--- PROBLEM REQUIREMENTS ---
Print the listing below from its opening line through the line holding "layers of slip", both ends included.

--- RECORDED INFORMATION ---
## begin

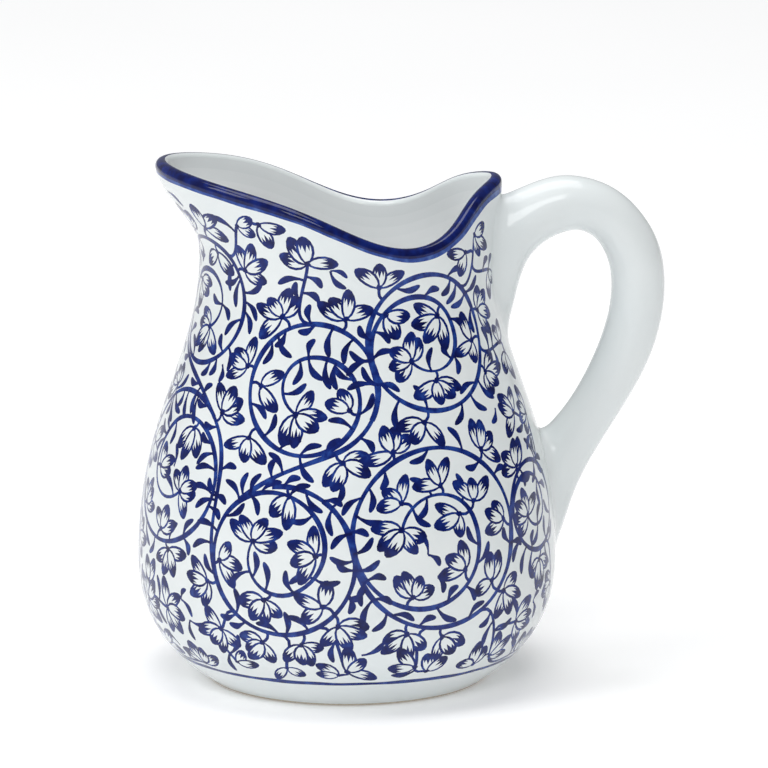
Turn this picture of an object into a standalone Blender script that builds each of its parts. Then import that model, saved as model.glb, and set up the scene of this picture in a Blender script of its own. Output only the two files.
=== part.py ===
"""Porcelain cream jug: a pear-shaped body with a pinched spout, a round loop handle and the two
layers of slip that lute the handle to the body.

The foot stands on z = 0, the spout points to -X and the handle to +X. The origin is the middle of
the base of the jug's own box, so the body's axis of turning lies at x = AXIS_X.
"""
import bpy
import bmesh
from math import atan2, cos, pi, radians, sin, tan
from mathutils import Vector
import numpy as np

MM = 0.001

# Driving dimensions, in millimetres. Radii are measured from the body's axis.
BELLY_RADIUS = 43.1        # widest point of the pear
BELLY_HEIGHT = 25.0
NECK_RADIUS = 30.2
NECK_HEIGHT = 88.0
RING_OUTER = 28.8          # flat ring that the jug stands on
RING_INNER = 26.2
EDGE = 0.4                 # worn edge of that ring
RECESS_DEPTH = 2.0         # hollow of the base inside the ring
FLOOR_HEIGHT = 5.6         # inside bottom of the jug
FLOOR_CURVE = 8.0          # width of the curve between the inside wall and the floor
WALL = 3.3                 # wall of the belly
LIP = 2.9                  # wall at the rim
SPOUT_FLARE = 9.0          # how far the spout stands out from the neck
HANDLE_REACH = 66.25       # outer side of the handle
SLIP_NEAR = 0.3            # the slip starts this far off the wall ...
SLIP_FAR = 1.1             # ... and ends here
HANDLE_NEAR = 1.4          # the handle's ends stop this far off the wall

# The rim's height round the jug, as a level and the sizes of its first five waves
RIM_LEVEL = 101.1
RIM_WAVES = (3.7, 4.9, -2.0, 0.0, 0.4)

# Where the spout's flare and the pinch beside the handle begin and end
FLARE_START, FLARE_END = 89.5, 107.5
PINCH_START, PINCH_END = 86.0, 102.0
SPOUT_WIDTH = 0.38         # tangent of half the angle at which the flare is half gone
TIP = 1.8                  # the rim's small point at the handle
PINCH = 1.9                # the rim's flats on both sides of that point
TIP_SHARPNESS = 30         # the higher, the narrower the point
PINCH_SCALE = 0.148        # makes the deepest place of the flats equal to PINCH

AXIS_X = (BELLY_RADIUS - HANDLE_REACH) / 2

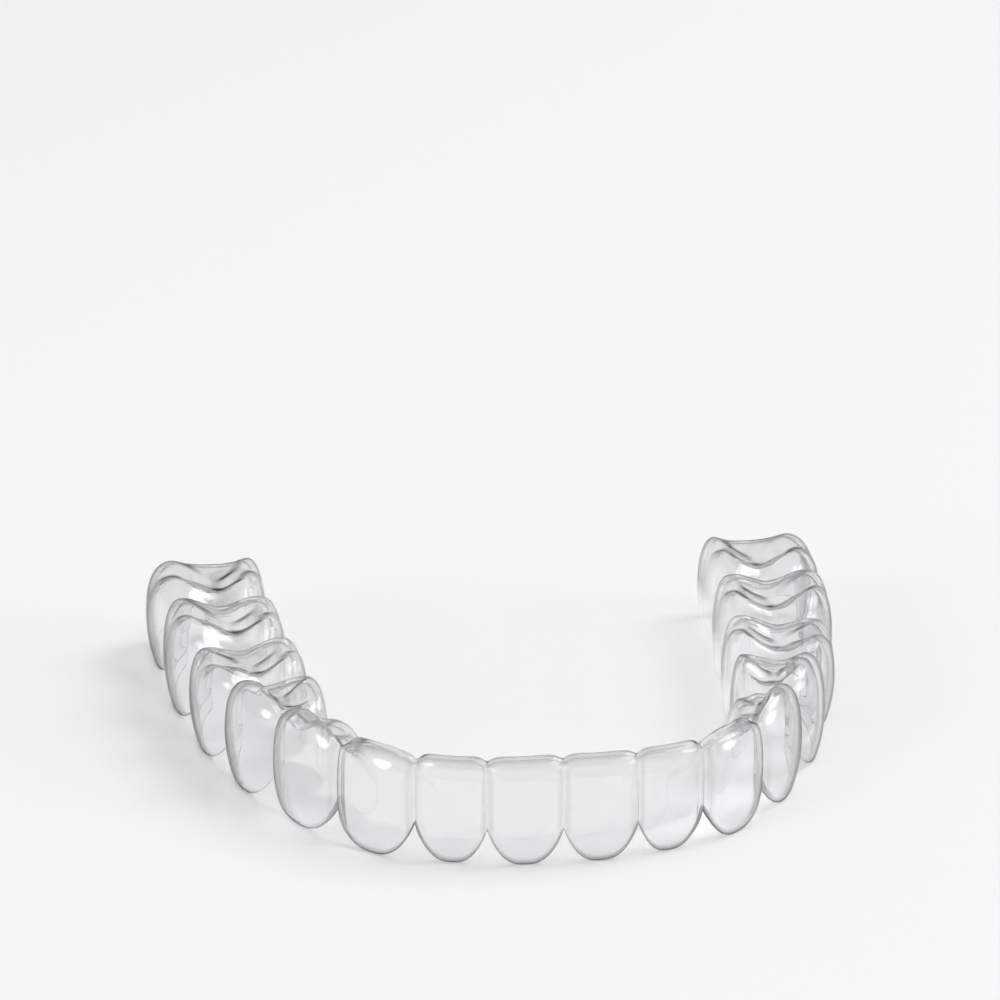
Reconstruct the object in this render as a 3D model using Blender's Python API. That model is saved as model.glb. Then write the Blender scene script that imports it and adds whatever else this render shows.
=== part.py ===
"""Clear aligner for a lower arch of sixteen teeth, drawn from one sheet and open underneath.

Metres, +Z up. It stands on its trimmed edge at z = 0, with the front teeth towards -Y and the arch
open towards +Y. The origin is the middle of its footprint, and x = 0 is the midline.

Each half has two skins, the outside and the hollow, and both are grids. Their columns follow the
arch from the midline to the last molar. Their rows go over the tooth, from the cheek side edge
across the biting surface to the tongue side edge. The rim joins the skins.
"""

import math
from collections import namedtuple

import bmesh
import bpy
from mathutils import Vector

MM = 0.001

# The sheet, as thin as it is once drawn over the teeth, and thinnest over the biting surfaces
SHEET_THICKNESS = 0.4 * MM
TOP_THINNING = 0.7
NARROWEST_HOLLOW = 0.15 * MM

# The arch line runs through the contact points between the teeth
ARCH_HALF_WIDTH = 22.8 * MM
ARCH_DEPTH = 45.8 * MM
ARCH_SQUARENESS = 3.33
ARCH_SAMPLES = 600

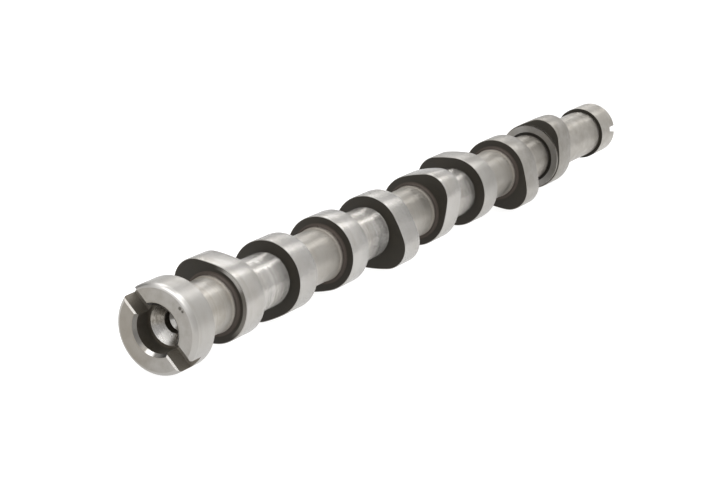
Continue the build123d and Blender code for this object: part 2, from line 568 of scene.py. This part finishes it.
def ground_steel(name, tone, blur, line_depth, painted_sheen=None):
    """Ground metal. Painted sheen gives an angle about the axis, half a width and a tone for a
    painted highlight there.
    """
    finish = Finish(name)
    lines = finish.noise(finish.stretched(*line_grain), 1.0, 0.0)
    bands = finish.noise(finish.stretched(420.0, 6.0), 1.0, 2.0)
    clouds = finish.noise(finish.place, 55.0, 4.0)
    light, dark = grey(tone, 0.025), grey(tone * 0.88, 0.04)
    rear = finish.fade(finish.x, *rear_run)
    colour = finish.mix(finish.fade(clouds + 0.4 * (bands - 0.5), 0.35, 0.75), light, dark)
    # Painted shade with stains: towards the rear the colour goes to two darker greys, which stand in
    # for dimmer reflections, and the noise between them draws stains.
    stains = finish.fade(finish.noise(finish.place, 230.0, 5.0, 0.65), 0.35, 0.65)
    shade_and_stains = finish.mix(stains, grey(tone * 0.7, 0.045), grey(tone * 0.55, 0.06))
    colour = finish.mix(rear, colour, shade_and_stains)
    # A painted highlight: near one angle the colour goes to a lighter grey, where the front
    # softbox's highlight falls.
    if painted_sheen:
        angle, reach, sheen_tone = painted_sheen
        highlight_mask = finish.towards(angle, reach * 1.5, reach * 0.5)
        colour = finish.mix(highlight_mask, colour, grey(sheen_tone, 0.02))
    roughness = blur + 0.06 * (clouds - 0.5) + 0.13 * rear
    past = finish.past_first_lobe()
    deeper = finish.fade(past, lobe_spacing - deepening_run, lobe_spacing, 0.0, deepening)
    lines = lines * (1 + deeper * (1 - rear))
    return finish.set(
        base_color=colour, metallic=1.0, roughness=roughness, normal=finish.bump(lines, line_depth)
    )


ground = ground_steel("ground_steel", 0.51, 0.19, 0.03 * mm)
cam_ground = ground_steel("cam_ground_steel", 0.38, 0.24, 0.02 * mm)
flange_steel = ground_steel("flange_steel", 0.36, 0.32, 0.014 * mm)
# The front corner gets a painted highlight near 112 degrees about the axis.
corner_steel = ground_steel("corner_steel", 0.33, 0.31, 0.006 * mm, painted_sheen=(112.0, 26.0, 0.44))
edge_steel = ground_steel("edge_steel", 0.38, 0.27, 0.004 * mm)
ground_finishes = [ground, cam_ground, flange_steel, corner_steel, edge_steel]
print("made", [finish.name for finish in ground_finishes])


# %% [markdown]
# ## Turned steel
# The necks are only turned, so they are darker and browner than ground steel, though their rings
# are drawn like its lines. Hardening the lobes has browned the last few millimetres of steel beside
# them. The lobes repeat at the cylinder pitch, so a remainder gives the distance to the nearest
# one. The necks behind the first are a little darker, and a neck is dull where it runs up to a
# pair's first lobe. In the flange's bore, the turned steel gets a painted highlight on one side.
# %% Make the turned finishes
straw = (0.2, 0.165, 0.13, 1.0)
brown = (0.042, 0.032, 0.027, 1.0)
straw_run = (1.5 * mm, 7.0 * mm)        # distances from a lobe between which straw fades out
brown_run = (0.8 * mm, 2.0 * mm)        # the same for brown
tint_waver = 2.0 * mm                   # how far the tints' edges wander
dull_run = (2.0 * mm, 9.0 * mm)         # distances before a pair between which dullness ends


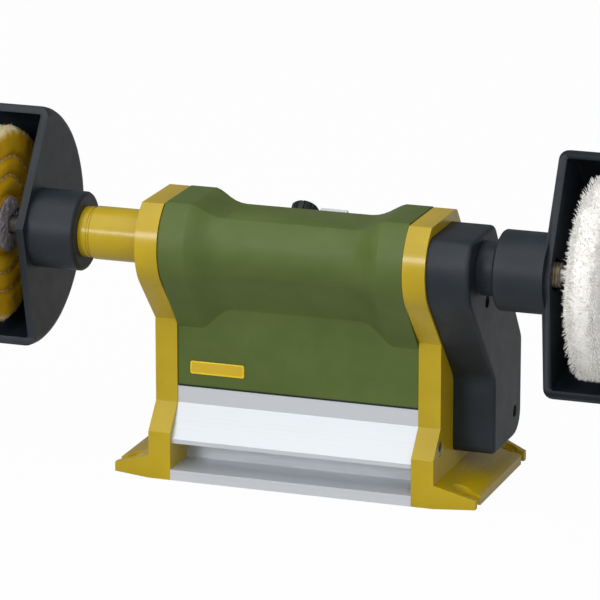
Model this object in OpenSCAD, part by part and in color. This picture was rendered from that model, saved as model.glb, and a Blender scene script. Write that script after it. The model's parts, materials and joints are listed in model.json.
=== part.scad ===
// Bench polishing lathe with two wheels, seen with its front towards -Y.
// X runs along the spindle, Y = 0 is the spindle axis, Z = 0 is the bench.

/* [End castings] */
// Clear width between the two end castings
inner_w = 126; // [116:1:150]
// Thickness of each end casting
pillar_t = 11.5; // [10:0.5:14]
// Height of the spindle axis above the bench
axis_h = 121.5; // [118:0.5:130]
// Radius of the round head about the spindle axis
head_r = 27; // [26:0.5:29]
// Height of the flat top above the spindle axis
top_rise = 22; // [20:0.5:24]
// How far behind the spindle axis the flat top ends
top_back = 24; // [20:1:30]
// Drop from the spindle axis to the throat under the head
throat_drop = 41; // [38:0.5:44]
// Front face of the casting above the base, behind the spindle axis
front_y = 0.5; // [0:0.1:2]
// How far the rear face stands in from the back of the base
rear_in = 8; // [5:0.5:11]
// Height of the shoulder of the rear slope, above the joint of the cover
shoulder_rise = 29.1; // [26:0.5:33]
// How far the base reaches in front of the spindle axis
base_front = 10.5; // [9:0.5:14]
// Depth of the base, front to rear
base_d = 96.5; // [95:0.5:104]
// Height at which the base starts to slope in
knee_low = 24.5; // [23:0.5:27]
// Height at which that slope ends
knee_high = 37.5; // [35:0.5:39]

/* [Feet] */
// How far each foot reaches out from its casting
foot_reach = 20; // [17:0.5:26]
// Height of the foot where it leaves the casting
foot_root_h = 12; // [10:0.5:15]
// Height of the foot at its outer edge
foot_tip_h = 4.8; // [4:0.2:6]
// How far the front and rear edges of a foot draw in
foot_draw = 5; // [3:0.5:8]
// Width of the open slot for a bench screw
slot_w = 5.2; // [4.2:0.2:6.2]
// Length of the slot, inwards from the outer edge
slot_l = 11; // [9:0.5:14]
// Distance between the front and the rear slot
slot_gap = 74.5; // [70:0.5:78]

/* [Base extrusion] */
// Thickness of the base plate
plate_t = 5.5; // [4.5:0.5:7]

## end

--- WRITTEN ANSWER ---
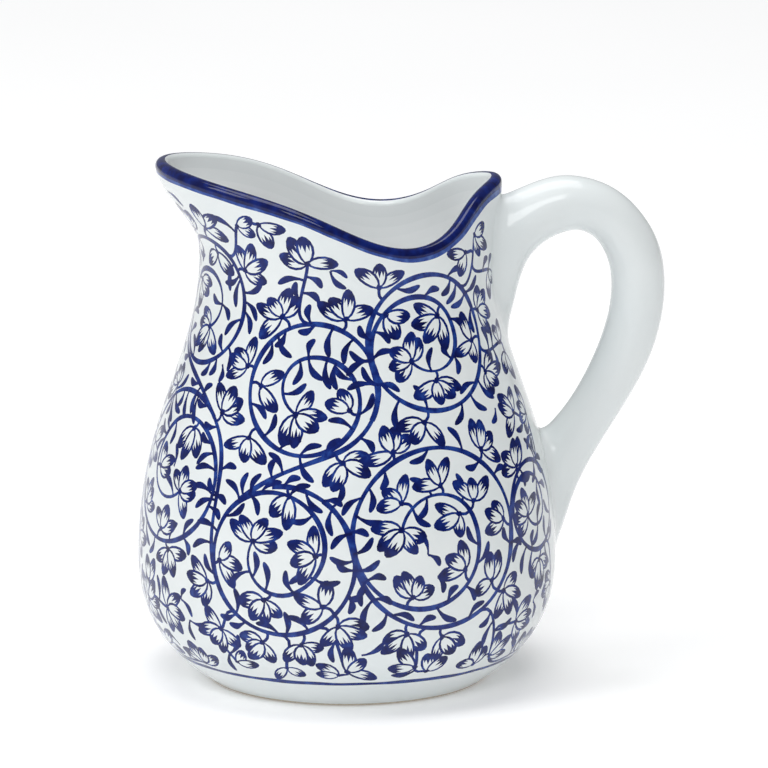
Turn this picture of an object into a standalone Blender script that builds each of its parts. Then import that model, saved as model.glb, and set up the scene of this picture in a Blender script of its own. Output only the two files.
=== part.py ===
"""Porcelain cream jug: a pear-shaped body with a pinched spout, a round loop handle and the two
layers of slip that lute the handle to the body.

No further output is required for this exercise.